For the reasons stated, the conviction of theft of property of a value in excess of $150 is affirmed. The sentence is reversed and the cause remanded for a new sentencing hearing upon defendant’s conviction of the Class 3 felony of theft of property of a value in excess of $150.

Affirmed in part, reversed in part, and remanded.

MILLS, P. J., concurs.

Mr. JUSTICE CRAVEN,

dissenting:

The jury acquitted the defendant of burglary, but it found him guilty of theft over $150. The jury’s guilty verdict was returned only after it twice had requested the trial judge to define the word “property” and after it had asked the trial judge if it could find the defendant guilty of theft under $150. The trial judge told the jury that it could not find the defendant guilty of theft under $150, even though there was ample testimony, which if believed, would have supported a jury verdict of theft under $150.

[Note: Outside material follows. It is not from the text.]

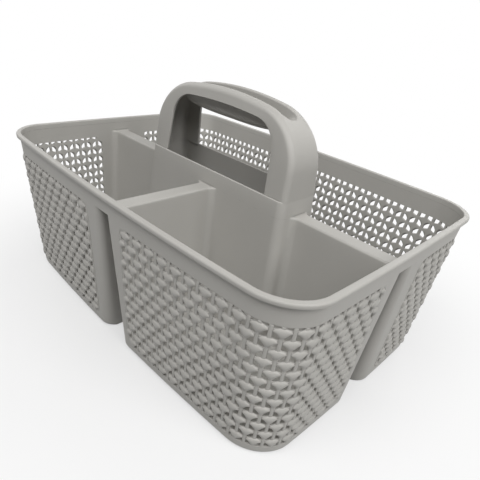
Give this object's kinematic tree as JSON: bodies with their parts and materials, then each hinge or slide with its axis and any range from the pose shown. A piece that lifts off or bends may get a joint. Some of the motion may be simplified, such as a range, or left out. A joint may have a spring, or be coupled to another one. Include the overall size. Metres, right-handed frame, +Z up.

After the guilty verdict was returned, the trial judge decided that he had erroneously informed the jury that it could not return a verdict of guilty on the lesser included offense of theft under $150. At the sentencing hearing the trial court stated:

“The court, in imposing a six year term, treated this as a Class 4 felony, even though you were convicted of a Class 3 felony, and sentenced you to the maximum extended term for a Class 4 felony, which in the court’s opinion is the verdict that would have been handed down had they been properly instructed.”

In other words, the trial court thought that, given the nature of the evidence that he had heard and the erroneous jury instruction, defendant was not proved guilty beyond a reasonable doubt of theft over $150. To this extent, I agree with the trial court. The majority correctly points out that a sentence for the Class 4 felony offense of a subsequent theft could never stand because the prior theft conviction, an element of that crime, was not charged or proved at trial.

On this record, the only offense that the defendant was guilty of beyond a reasonable doubt was the misdemeanor offense of theft under $150. (Ill. Rev. Stat. 1979, ch. 38, par. 16 — 1(e)(1).) Therefore, I dissent.